**What to produce**
Starting from the line that contains "Reconstruct the object", copy every line exactly until the line that contains "import Module from", which is also included.

**Information supplied**
▼▼▼
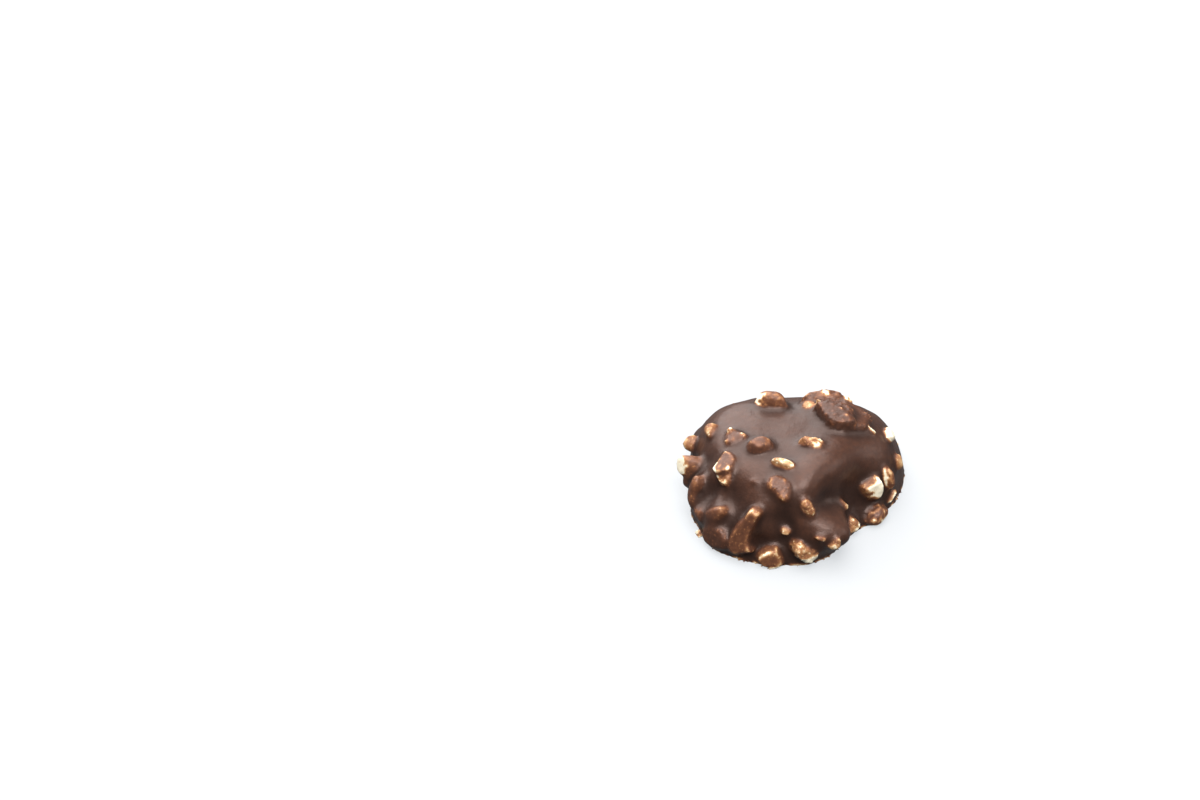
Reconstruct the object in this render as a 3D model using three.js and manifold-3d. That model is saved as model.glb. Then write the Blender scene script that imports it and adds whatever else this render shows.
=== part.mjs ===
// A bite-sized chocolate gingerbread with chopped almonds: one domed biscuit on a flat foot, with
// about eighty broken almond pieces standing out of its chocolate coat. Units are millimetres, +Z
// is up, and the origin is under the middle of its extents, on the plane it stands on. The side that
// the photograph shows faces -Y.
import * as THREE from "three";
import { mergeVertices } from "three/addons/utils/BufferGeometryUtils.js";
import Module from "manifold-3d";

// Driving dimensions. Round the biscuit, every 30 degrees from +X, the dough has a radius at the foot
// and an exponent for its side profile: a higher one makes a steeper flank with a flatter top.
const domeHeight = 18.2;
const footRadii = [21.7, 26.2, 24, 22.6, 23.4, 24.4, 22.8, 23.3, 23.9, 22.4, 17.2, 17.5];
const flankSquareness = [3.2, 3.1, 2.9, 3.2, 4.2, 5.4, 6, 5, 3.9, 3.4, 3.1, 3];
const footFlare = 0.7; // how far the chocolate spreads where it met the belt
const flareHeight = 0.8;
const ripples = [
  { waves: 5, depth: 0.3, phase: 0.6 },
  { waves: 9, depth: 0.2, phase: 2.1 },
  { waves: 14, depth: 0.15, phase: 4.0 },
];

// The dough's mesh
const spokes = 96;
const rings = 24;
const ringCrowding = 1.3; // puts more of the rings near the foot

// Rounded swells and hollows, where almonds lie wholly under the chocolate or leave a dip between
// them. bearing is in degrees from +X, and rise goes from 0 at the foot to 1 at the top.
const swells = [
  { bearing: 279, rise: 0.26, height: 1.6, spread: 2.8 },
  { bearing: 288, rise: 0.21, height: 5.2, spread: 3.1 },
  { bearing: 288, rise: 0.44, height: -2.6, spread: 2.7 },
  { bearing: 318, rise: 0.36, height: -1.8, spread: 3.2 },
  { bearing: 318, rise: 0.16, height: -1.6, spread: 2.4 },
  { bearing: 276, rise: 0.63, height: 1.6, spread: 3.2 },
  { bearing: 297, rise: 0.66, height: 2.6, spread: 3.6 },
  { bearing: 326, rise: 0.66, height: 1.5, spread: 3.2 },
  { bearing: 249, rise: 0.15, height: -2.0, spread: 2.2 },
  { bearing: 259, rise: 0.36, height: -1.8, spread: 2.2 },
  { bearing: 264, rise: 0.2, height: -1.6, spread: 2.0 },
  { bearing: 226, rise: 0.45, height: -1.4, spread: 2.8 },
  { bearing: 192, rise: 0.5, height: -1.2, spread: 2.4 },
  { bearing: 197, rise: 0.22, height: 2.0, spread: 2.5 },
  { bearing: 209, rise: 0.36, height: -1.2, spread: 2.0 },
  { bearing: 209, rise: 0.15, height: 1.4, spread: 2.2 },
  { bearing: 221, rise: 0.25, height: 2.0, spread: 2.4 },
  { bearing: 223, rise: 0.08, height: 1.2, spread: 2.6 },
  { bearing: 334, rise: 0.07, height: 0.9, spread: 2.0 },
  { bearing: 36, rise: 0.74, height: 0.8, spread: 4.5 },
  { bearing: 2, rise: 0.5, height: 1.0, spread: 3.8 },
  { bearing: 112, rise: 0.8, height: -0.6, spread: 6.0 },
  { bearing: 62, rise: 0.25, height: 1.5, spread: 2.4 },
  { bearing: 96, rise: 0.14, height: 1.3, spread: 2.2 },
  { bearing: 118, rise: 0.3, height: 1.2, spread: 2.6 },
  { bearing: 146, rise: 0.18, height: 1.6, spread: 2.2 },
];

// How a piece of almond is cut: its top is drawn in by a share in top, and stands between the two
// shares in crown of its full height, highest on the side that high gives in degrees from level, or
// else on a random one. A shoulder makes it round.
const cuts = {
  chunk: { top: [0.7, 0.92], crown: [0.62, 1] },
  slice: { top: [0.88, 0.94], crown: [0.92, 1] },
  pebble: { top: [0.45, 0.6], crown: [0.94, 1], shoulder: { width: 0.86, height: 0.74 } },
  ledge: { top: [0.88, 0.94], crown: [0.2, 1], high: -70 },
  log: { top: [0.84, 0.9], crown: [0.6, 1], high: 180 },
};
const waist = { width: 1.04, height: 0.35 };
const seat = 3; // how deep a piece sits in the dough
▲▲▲
▼▼▼
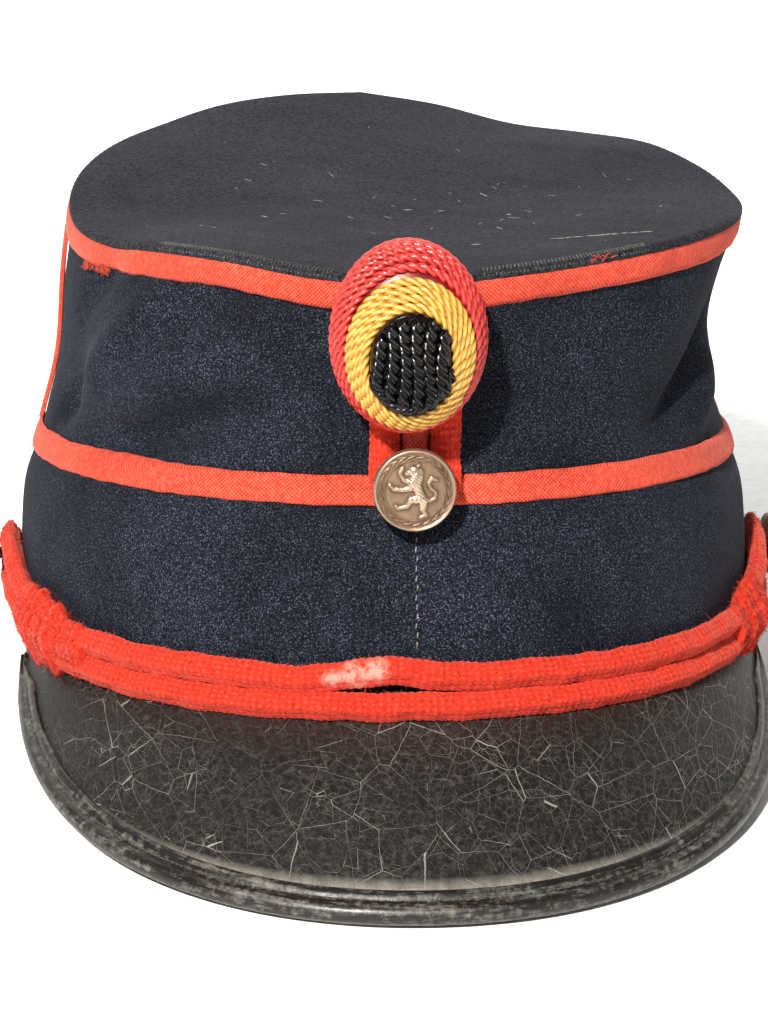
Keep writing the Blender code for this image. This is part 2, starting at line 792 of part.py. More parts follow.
▲▲▲
**Exercise response**
Reconstruct the object in this render as a 3D model using three.js and manifold-3d. That model is saved as model.glb. Then write the Blender scene script that imports it and adds whatever else this render shows.
=== part.mjs ===
// A bite-sized chocolate gingerbread with chopped almonds: one domed biscuit on a flat foot, with
// about eighty broken almond pieces standing out of its chocolate coat. Units are millimetres, +Z
// is up, and the origin is under the middle of its extents, on the plane it stands on. The side that
// the photograph shows faces -Y.
import * as THREE from "three";
import { mergeVertices } from "three/addons/utils/BufferGeometryUtils.js";
import Module from "manifold-3d";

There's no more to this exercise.